Spesso ci consideriamo sfortunati e facciamo l’elenco esatto e dettagliato delle nostre disavventure e disfatte. Siamo sfortunati perché tutti i nostri progetti non vanno in porto, la casa dove abitiamo non è quella che sognavamo ed è magari umida, non abbiamo figli scaltri, abbiamo partener sbrigativi che vanno sempre di corsa, parenti che non ci sono di conforto che anzi ci criticano, dirigenti che non fanno altro che sottolineare la loro posizione, perché il nostro primo amore non è stato quello definitivo, i colleghi ci snobbano non sono dalla nostra parte, la suocera ci ossessiona con forza, i nipoti magari sono troppo pessimisti, gli impegni ci tengono sotto stress, i vicini sono scostanti e distaccati, nel nostro quartiere il verde è scarso. Ci sentiamo sfortunati perché magari ogni volta dobbiamo inventarci un lavoro diverso, perché non riceviamo la stima degli amici e dei parenti, perché la chiesa e la scuola sono lontani da casa, perché le vie sono intasate di traffico e sporche. Lo stato di rabbia spesso perdura, diventa cronico. Il nostro lo reputiamo un fallimento silenzioso ma totale Ci colpiscono le pugnalate dei colleghi, dei parenti, dei cugini, dei vicini di casa, delle donne superbe. Cerchiamo di trovare una soluzione, una posizione di vantaggio ma torniamo indietro come i gamberi. Si sentiamo traditi, defraudati dal destino. Non sopportiamo più i rimproveri, le parole aspre degli altri. Per sentirci meglio vorremo fuggire lontano. Ogni giorno ripetiamo gli stessi festi, le stesse parole come fosse un rito. Certe volte operiamo senza neppure pensare, lavoriamo in automatico, intensamente come in una catena di montaggio perfettamente sincronizzata. Ogni volta dopo una sconfitta, un deragliamento ricominciamo daccapo con tenacia e vigore. Ogni volta corriamo il rischio di essere sfortunati, di restare sconfitti.

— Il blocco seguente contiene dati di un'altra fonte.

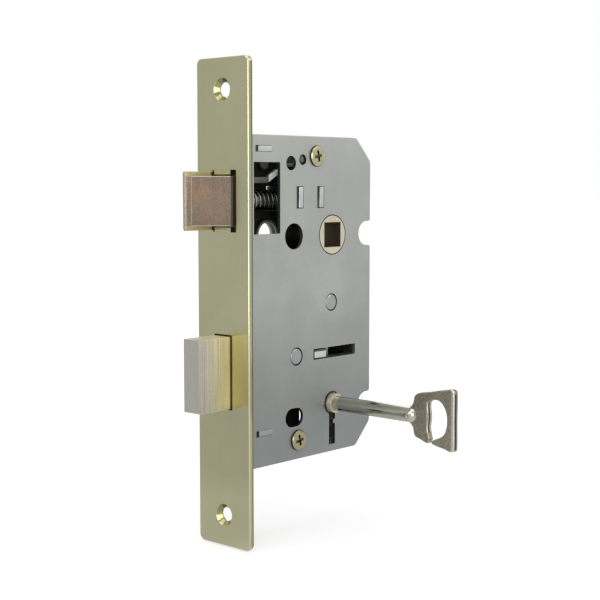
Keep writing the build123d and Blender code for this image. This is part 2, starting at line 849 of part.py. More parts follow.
def key_bow():
    """Flat bow with a D shaped hole that a narrow slit opens at the edge."""
    upper = [(-bow_start, bow_neck), (-bow_start - bow_shoulder, bow_shoulder_half)]
    upper += [(-bow_start - bow_shoulder, bow_front), (-bow_end, bow_back)]
    lower = [(y, -z) for y, z in reversed(upper)]
    bow = make_face(Polyline(*upper, *lower, close=True))
    outer = [v for v in bow.vertices() if abs(v.Y) > bow_shoulder_half + seat]
    bow = fillet(outer, bow_round)
    bow += block(-bow_start, tang_depth - bow_start, -tang_half, tang_half)
    top = (-bow_hole_front, bow_hole_half)
    bottom = (-bow_hole_front, -bow_hole_half)
    curve = ThreePointArc(top, (-bow_hole_back, 0), bottom)
    hole = make_face([curve.edge(), Line(bottom, top).edge()])
    bow -= fillet(hole.vertices(), bow_hole_round)
    bow -= Pos(-slit_y, slit_z) * Rot(0, 0, -slit_turn) * Rectangle(slit_length, slit_width)
    half = bow_thickness / 2
    return panel(Pos(0, key_z) * bow, backset - half, backset + half) - bow_pin_shape()


rod_hole = disc((0, latch_z), latch_rod + 2 * running)
stirrup_half = stirrup_outside / 2 + stirrup_window_play
stirrup_window = block(
    -stirrup_half, stirrup_half, latch_z + stirrup_low - latch_play, latch_z + stirrup_high + latch_play
)

os.makedirs("parts", exist_ok=True)
keep("faceplate", faceplate())
keep("case_back", case_back())
keep("case_cover", case_cover())
keep("faceplate_rivets", faceplate_rivets())
for side in brackets:
    keep(f"bracket_{side}", bracket(side))
for side, place in pillars.items():
    keep(f"cover_pillar_{side}", cover_pillar(place))
keep("cover_screws", cover_screws())
keep("lever_pivot_post", post(lever_post, lever_post_head, lever_post_shaft))
keep("spring_post", post(spring_post, spring_post_head, spring_post_shaft))
keep("latch_guide_front", latch_guide(guide_front_x, guide_front_low, rod_hole))
keep("latch_guide_rear", latch_guide(guide_rear_x, guide_rear_low, stirrup_window))
keep("latch_head", latch_head())
keep("latch_pin", latch_pin_shape())
keep("latch_rod", latch_rod_shape())
keep("latch_stirrup", latch_stirrup())
keep("latch_strip", latch_strip())
keep("latch_spring", latch_spring())
keep("follower", follower())
keep("follower_spring", follower_spring())
keep("deadbolt_head", deadbolt_head())
keep("deadbolt_tail", deadbolt_tail())
keep("deadbolt_stump", deadbolt_stump())
keep("deadbolt_rivets", tail_rivet_shapes())
for number in range(lever_count):
    keep(f"lever_{number + 1}", lever(number))
    keep(f"lever_spring_{number + 1}", lever_spring(number))
keep("key_shaft", key_shaft_shape())
keep("key_bit", key_bit())
keep("key_collar", key_collar())
keep("key_bow", key_bow())
keep("key_bow_pin", bow_pin_shape())
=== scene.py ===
import bpy
import bmesh
import json
import math
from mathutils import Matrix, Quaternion, Vector


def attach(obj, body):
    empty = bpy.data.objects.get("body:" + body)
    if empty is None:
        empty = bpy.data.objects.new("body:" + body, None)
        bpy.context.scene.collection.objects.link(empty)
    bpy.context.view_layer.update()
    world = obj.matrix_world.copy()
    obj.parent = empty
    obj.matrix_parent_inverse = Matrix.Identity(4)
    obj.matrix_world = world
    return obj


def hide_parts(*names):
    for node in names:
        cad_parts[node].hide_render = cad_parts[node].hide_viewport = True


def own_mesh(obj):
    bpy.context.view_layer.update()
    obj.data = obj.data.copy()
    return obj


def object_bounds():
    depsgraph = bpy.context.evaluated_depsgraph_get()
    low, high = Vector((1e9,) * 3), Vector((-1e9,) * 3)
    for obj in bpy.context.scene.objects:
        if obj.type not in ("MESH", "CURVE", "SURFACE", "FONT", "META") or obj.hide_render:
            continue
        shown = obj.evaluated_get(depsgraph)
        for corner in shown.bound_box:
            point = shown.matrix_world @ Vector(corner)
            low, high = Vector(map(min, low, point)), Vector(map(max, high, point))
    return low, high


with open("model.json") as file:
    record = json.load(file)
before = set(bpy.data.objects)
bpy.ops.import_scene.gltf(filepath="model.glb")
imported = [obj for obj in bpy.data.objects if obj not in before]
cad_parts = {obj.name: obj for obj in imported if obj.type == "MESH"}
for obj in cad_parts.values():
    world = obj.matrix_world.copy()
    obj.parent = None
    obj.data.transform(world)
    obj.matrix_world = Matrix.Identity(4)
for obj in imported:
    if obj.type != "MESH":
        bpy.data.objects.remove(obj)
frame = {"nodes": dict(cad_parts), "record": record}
cadBox = [list(corner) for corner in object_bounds()]
mm = 0.001

# places in mm that several pieces and finishes share, as x and z
screwPlaces = [(36.1, 47.25), (26.95, -46.15)]
followerAxis = (44.0, 21.2)
keyAxis = (44.0, -35.8)
leverPostAxis = (26.2, -18.3)
springPostAxis = (43.5, -1.5)
latchAxisZ = 32.85
coverFace = -7.5


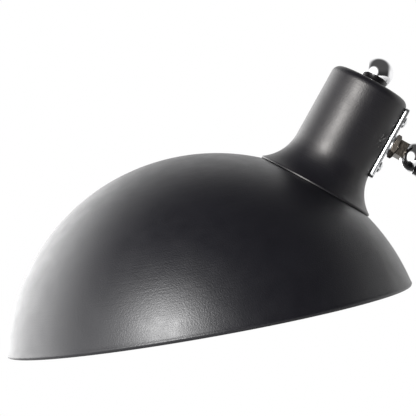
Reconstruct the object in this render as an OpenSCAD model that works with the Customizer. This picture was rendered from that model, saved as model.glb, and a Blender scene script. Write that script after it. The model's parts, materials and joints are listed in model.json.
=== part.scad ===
/* [Shade] */
// Outer radius of the sphere that the dome is a cap of
dome_r = 133; // [110:1:150]
// Height of the rim plane above the sphere's centre
rim_h = 28; // [15:1:40]
// Thickness of the spun steel dome and neck
sheet = 1.2; // [0.8:0.1:2]
// Lean of the dome's axis away from the neck's axis
shade_lean = 39.1; // [30:0.1:42]

/* [Neck] */
// Outer radius of the neck's straight part
neck_r = 26.3; // [25:0.1:30]
// Outer radius of the flared foot
foot_r = 38.6; // [36:0.1:42]
// Radius of the hollow curve between the neck and its foot
flare_r = 27.6; // [24:0.1:32]
// Height where the straight part starts, above the sphere's centre
flare_top = 151.7; // [150:0.1:155]
// Height of the flat top, above the sphere's centre
neck_top = 202.3; // [200:0.1:206]
// Rounding of the neck's top edge
top_round = 5; // [3:0.5:6]

/* [Bracket] */
// Height of the stem's axis above the sphere's centre
bracket_h = 174.2; // [172:0.1:178]
// Length of the bracket plate
plate_l = 49; // [46:1:56]
// Width of the plate
plate_w = 14; // [12:0.5:20]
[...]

Quando le disfatte si sommano crediamo alla sfortuna, pensiamo che altri ci portino iella. Nelle sventure avremo bisogno di un trattamento gentile che non arriva. Ci dobbiamo consolare da soli se vogliamo sopravvivere.
Con il tempo, maturando ci rendiamo conto che l’elenco delle nostre sfortune è ridicolo, che ci sono cose ben più gravi. La sfortuna è non avere più una casa distrutta dalla alluvione, dover partire in cerca di lavoro, perdere un figlio in un incidente. Le persone colpite da certe disgrazie spesso hanno il buon senso di non considerarsi sfortunate. Sono momenti, passaggi della vita che tutti passano. La vita è fatta di alti e bassi, gioie e dolori in una altalena senza fine, per questo nel dolore non bisogna avvilirsi e nel bene non bisogna ingrandirsi. Sono ancora troppi quelli che si vantano e sono superbi nel benessere ma il benessere non dura mai per tutta la vita. Gli incarichi prestigiosi, i soldi sono a tempo, hanno una scadenza come un prodotto del supermercato. La superbia in certi contesti è fuori luogo.